The policy can be tested safely. Randomize at the unit that matches the outcome. If shared capacity matters, move up to cluster or switchback.
The policy already rolled out. Use DiD/event study if the rollout timing gives a credible comparison. If pre-trends fail or there was a simultaneous incident, do not lean on DiD.
There is a cutoff. Use RDD near the threshold. Check manipulation and keep the claim local.
Only router logs are available. Use OPE only if propensities and support exist. If support is weak, recommend controlled exploration.
Operational principle: End with the decision, not the method. State what should ship, what should be monitored, and what result should stop the ramp.
10

Appendix: Minimum Logging for a Policy Readout

A practical checklist for evaluating allocation policies after the design is clear.

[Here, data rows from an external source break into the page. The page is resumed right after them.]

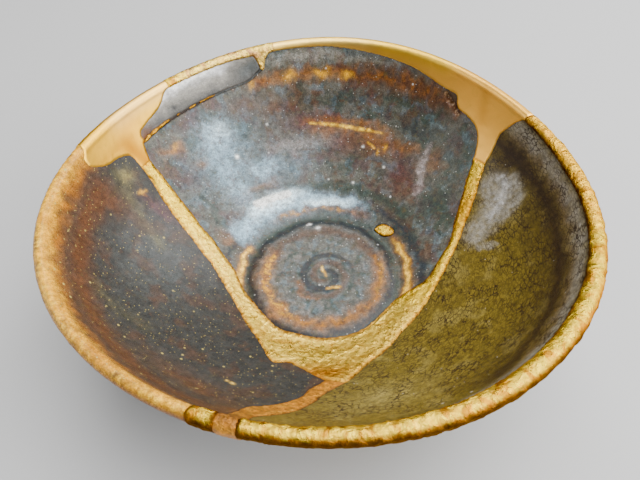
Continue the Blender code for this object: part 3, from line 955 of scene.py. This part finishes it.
def well_marks(flat):
    """The rings of the well, with painted highlights on the shelf at the back and painted shade on it at
    the sides.
    """
    at = ragged(flat)
    streaks = 0.75 + 0.5 * noise_at(at, 1.2, 36)
    _, share = turn_and_share(at)
    disc = 1 - fade(share, 0.2, 0.29)
    ridge = thrown(flat) / SPIRAL_HEIGHT
    return [
        # The dark ink arcs on the shelf at the right and the left paint the shade along the step of the
        # well.
        ("ink", 0.85, arc(at, 0.445, 1.0, 330, 50)), ("teal", 0.8, arc(at, 0.5, 1.4, 30, 100)),
        ("ink", 0.85, arc(at, 0.44, 0.55, 148, 195)), ("slate", 0.85, 1 - fade(share, 0.36, 0.4)),
        ("teal", 0.85, arc(at, 0.345, 1.6)), ("blue", 0.85, arc(at, 0.42, 1.8, 55, 150)),
        # At the back of the well the pale blue, icy and white arcs and spots on the shelf are painted
        # highlights.
        ("bloom_and_sheen", 0.9, arc(at, 0.455, 2.2, 92, 150)), ("ice", 1.0, arc(at, 0.475, 1.5, 98, 132)),
        ("bloom_and_sheen", 0.9, arc(at, 0.445, 1.1, 62, 104)), ("ice", 0.8, arc(at, 0.43, 0.6, 66, 98) * streaks),
        ("white", 0.9, spot(at, 119, 0.487, 2.6, 0.8)), ("ice", 0.8, spot(at, 86, 0.425, 2.4, 0.6)),
        ("ink", 0.5, arc(at, 0.465, 0.4, 60, 92)), ("rust", 0.6, arc(at, 0.4, 0.7, 54, 122) * streaks),
        ("amber", 0.4, arc(at, 0.4, 0.4, 70, 118) * patches(at, 1.2, 37, 0.1)),
        ("ink", 0.9, arc(at, 0.318, 0.8)), ("rust", 0.95, arc(at, 0.387, 1.1, 331, 27)),
        ("rust", 0.95, arc(at, 0.377, 1.0, 148, 200)),
        ("amber", 0.95, arc(at, 0.387, 0.7, 334, 24) * streaks),
        ("amber", 0.95, arc(at, 0.377, 0.65, 150, 195)),
        ("straw", 0.9, arc(at, 0.384, 0.4, 334, 24) * streaks),
        ("straw", 0.95, arc(at, 0.375, 0.4, 152, 192) * streaks),
        ("stone", 0.8, 1 - fade(share, 0.27, 0.3)), ("teal", 0.8, disc * patches(at, 1.4, 39)),
        ("lilac", 0.2, disc * patches(at, 1.3, 43, -0.1)), ("blue", 0.3, disc * patches(at, 1.6, 38)),
        ("ink", 0.85, disc * fade(-ridge, 0.1, 0.8)), ("brown", 0.55, disc * fade(ridge, 0.1, 0.9)),
        ("rust", 0.75, arc(at, 0.257, 1.7, 140, 226) * streaks),
        ("rust", 0.75, arc(at, 0.262, 1.5, 216, 22) * streaks),
        ("sienna", 0.8, arc(at, 0.255, 1.1, 146, 226) * (0.25 + 0.75 * patches(at, 1.1, 44, -0.1))),
        ("sienna", 0.6, arc(at, 0.262, 1.2, 216, 322) * (0.2 + 0.8 * patches(at, 1.5, 44, 0.05))),
        ("sienna", 0.6, arc(at, 0.27, 1.0, 316, 22) * (0.2 + 0.8 * patches(at, 1.3, 46, 0.1))),
        ("brown", 0.6, arc(at, 0.26, 1.2, 20, 150)),
        ("amber", 1.0, arc(at, 0.25, 0.7, 146, 240) * patches(at, 0.8, 40, 0.1)),
        ("amber", 0.6, arc(at, 0.27, 0.5, 335, 10) * patches(at, 1, 42, 0.1)),
        ("ink", 0.6, stroke(at, 0.5, (152, 0.06), (192, 0.085), (238, 0.095), (285, 0.085))),
        ("rust", 0.5, stroke(at, 0.5, (195, 0.11), (230, 0.135), (262, 0.14))),
        ("teal", 0.6, stroke(at, 0.5, (30, 0.12), (0, 0.14), (330, 0.15), (300, 0.15))),
    ]


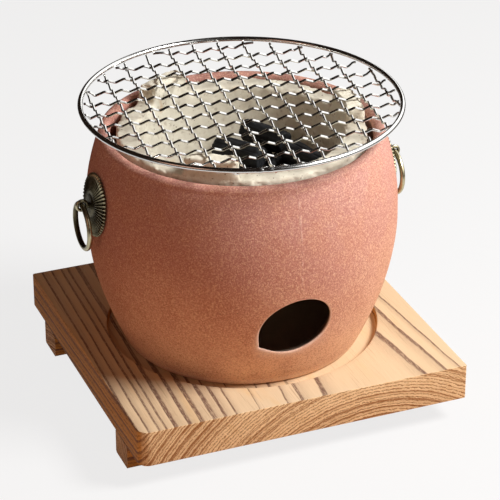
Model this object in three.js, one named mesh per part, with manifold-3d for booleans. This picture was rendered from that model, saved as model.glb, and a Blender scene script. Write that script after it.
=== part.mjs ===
// Table-top charcoal brazier: a clay pot with a fireclay liner and a round wire grill,
// standing in the turned recess of a square wooden tray.
// Millimetres, +Z up. Z = 0 is the surface under the tray; X = Y = 0 is the axis of the pot.
import * as THREE from 'three';
import { mergeVertices } from 'three/addons/utils/BufferGeometryUtils.js';
import Module from 'manifold-3d';

// ---------------------------------------------------------------- driving dimensions
const seatGap = 0.3;           // left between pieces that sit on or in each other

// Tray: a solid board on two battens
const traySide = 200;
const boardThick = 22;
const boardCornerR = 1.2;
const frontLeftR = 6.5;        // this one corner is rounded by hand
const boardEase = 0.6;
const recessR = 80.5;
const recessDepth = 5;
const recessEase = 1.5;
const battenWide = 20;
const battenTall = 14.5;
const battenInset = 23;        // from the tray's edge to the batten
const battenEase = 1;

// Countersunk wood screws, two up through each batten
const screwHeadR = 3.5;
const screwShankR = 1.75;
const screwLength = 28;
const screwInset = 30;         // from the end of the batten
const screwSunk = 1.5;         // depth of the head below the batten's underside

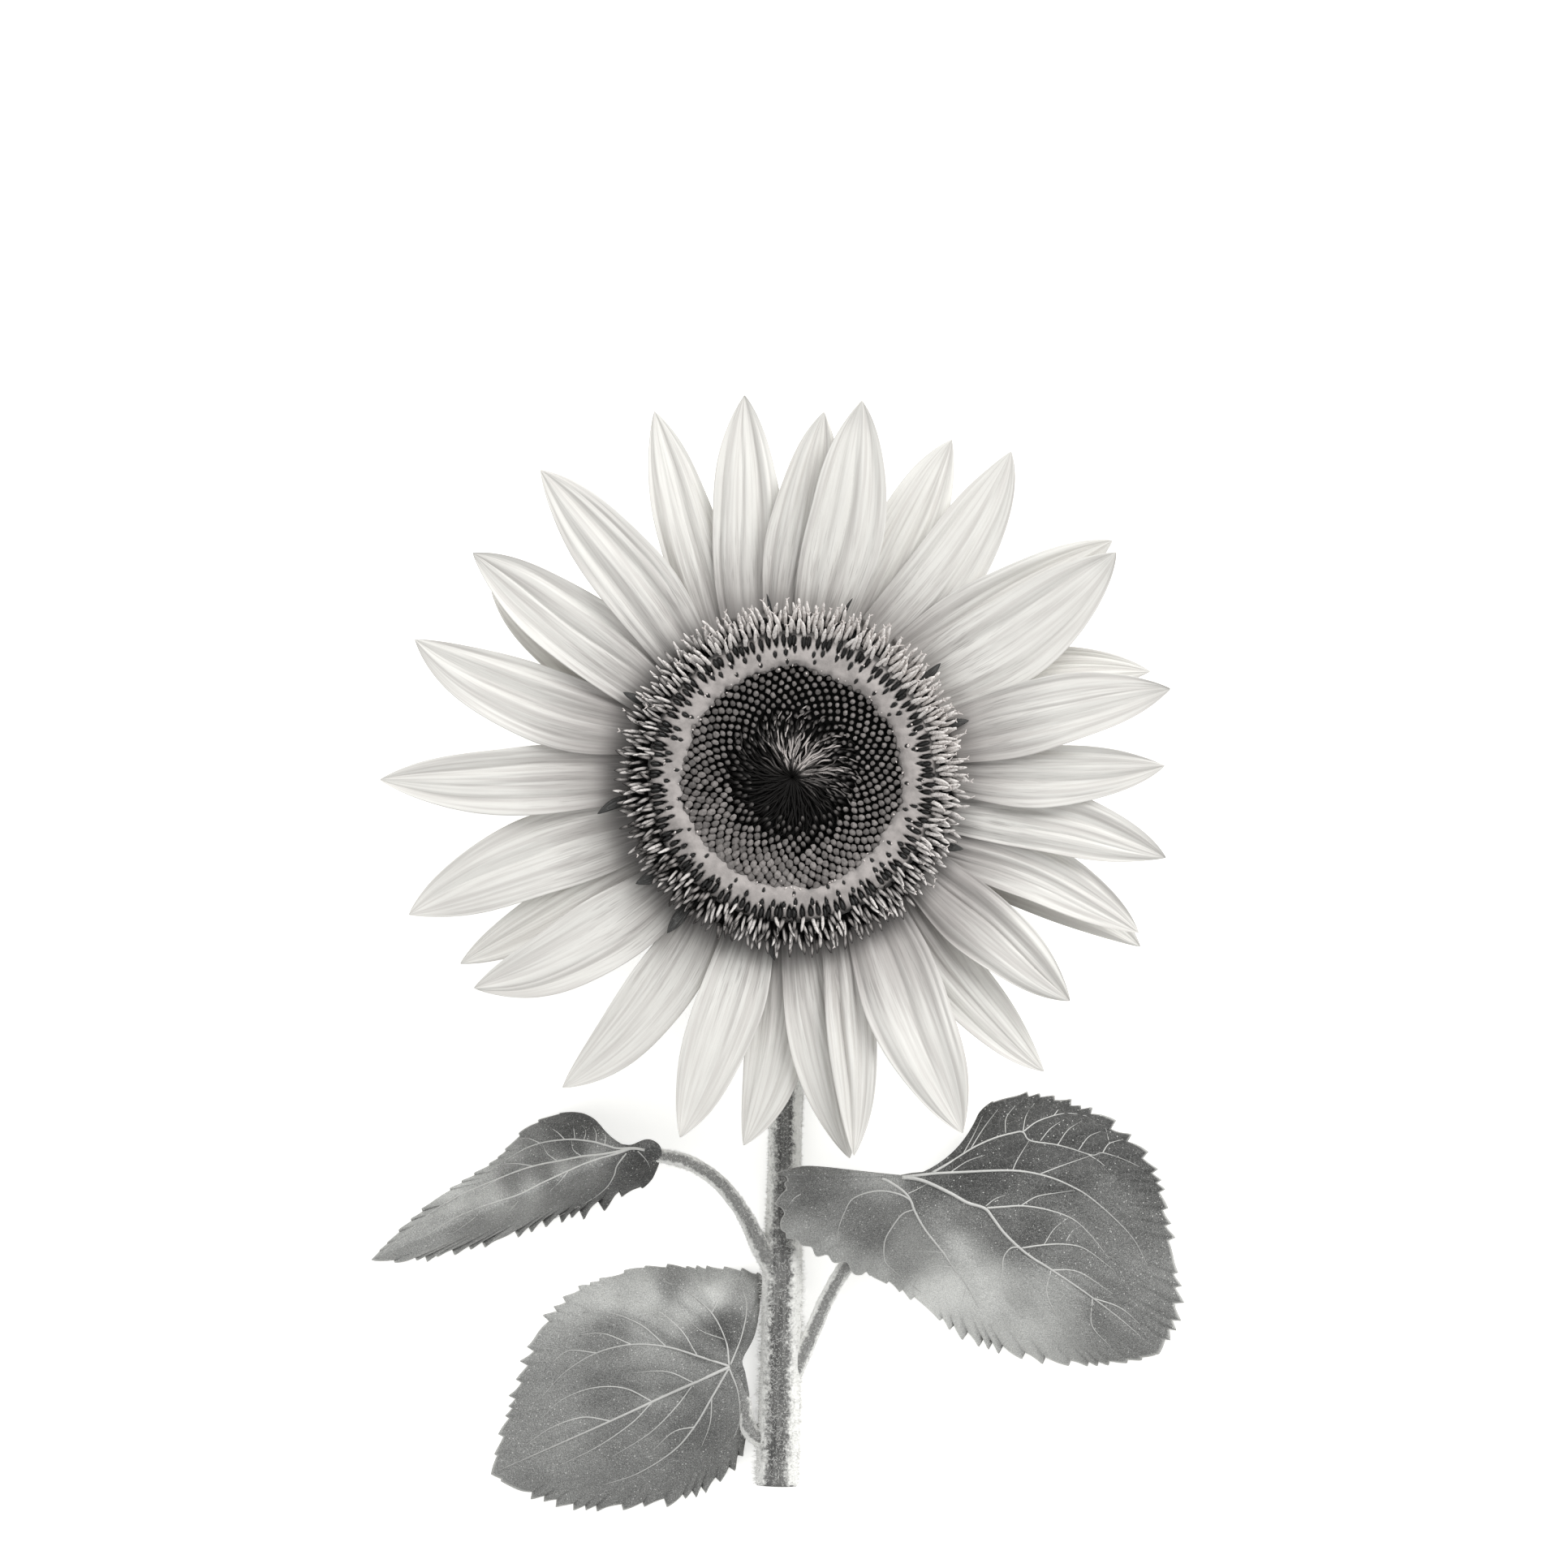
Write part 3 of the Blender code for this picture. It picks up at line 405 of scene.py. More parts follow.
def piece(name, points, faces, finish, slot, nodes=(), **marks):
    """A smooth piece from points in millimetres round the head's axis.

    Marks are numbers kept at its points for its finish. One that is the same along an axis is spread
    along it.
    """
    mesh = bpy.data.meshes.new(name)
    mesh.from_pydata((HEAD + np.asarray(points, float).reshape(-1, 3) * MM).tolist(), [], faces)
    for mark, values in marks.items():
        values = np.broadcast_to(np.asarray(values, np.float32), np.shape(points)[:-1])
        mesh.attributes.new(mark, "FLOAT", "POINT").data.foreach_set("value", values.ravel())
    mesh.shade_smooth()
    mesh.materials.append(finish)
    made = bpy.data.objects.new(name, mesh)
    bpy.context.scene.collection.objects.link(made)
    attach(made, "root")
    if nodes:
        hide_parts(*nodes)


def rods(axes, radii, across, sides=6, squareness=0.0):
    """Points and faces of closed rods: axes (rods, rings, 3), radii (rods, rings), across (rods, 3)."""
    along = unit(np.gradient(axes, axis=1))
    across = np.broadcast_to(np.asarray(across, float)[:, None], axes.shape)
    across = unit(across - along * (across * along).sum(2, keepdims=True))
    other = np.cross(along, across)
    angle = (np.arange(sides) + 0.5) * 2 * math.pi / sides
    cosine, sine = np.cos(angle), np.sin(angle)
    power = 2 + 4 * squareness
    reach = (np.abs(cosine) ** power + np.abs(sine) ** power) ** (-1 / power)
    ring = across[:, :, None] * (cosine * reach)[:, None] + other[:, :, None] * (sine * reach)[:, None]
    points = axes[:, :, None] + ring * radii[:, :, None, None]
    index = np.arange(points.size // 3).reshape(points.shape[:3])
    ahead = np.roll(index, -1, axis=2)
    walls = np.stack([index[:, :-1], ahead[:, :-1], ahead[:, 1:], index[:, 1:]], -1).reshape(-1, 4)
    ends = np.concatenate([index[:, -1], index[:, 0, ::-1]])
    return points, walls.tolist() + ends.tolist()


def sheet(grid, thickness, ring=False):
    """Points and faces of a thin solid round a grid of points. A ring joins its last column to its first."""
    along = np.gradient(grid, axis=0)
    across = np.roll(grid, -1, 1) - np.roll(grid, 1, 1) if ring else np.gradient(grid, axis=1)
    offset = unit(np.cross(along, across)) * (np.asarray(thickness) / 2)[..., None]
    points = np.stack([grid + offset, grid - offset])
    top, bottom = np.arange(points.size // 3).reshape(points.shape[:3])
    if ring:
        top, bottom = (np.concatenate([side, side[:, :1]], 1) for side in (top, bottom))
    faces = [np.stack([s[:-1, :-1], s[1:, :-1], s[1:, 1:], s[:-1, 1:]], -1).reshape(-1, 4)
        for s in (top, bottom)]
    faces[1] = faces[1][:, ::-1]
    rims = [(top[-1], bottom[-1])] if ring else [
        (top[-1], bottom[-1]), (top[0, ::-1], bottom[0, ::-1]), (top[:, 0], bottom[:, 0]),
        (top[::-1, -1], bottom[::-1, -1]),
    ]
    for upper, lower in rims:
        faces.append(np.stack([upper[:-1], lower[:-1], lower[1:], upper[1:]], -1))
    faces = np.concatenate(faces).tolist()
    if ring:
        faces += [top[0, :-1].tolist(), bottom[0, -2::-1].tolist()]
    return points, faces


def turned(outline, steps, rings, wobble=None):
    """Points and faces of a surface turned round the head's axis from a (radius, height) outline."""
    line = smooth_line(outline, rings)
    angle = np.linspace(0, 2 * math.pi, steps, endpoint=False)
    radius, height = line[:, :1] + 0 * angle, line[:, 1:2] + 0 * angle
    if wobble:
        radius, height = wobble(radius, height, angle)
    points = np.stack([radius * np.cos(angle), radius * np.sin(angle), height], -1)
    index = np.arange(rings * steps).reshape(rings, steps)
    index = np.concatenate([index, index[:, :1]], 1)
    faces = np.stack([index[:-1, :-1], index[1:, :-1], index[1:, 1:], index[:-1, 1:]], -1)
    return points, faces.reshape(-1, 4)


def out_and_aside(angle):
    """Unit vectors out from the head's axis and anticlockwise round it, at each angle."""
    outward = np.stack([np.cos(angle), np.sin(angle), 0 * angle], -1)
    return outward, np.stack([-outward[:, 1], outward[:, 0], 0 * angle], -1)


def spiral(first, last, spacing, gather=0.5):
    """Radius and angle of florets set out by the golden angle; a gather over 0.5 packs the middle closer."""
    count = int(math.pi * last**2 / (0.866 * spacing**2))
    order = np.arange(count) + 0.5
    radius, angle = last * (order / count) ** gather, order * GOLDEN_ANGLE
    keep = radius >= first
    return radius[keep], angle[keep]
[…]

This table belongs at the end because the preceding sections explain why these fields matter. Decision-time state, intended action, executed action, and system guardrails are not generic telemetry. They are the minimum evidence needed to distinguish the policy effect from the state that caused the policy to act.

Field Why it matters Failure if missing
Decision-time state Queue depth, region, cache state, incidents, and capacity pressure may drive both assignment and outcome. You mistake a hard-to-serve state for a treatment effect.
Intended action This is the policy recommendation: route, admit, defer, cache, limit, or prioritize. You cannot report intent-to-treat.
Executed action Serving paths can change because of timeouts, provider issues, or fallback logic. You analyze the policy as if it actually ran.
System guardrails Latency, errors, queue depth, cost per successful request, and untreated-user experience show spillovers. A user-level lift hides damage to the shared system.
Operational principle: Log the policy's inputs and execution path before trying to estimate its effect. If the routing field, fallback reason, or decision-time state is missing, the recommendation is instrumentation, not a more elaborate model.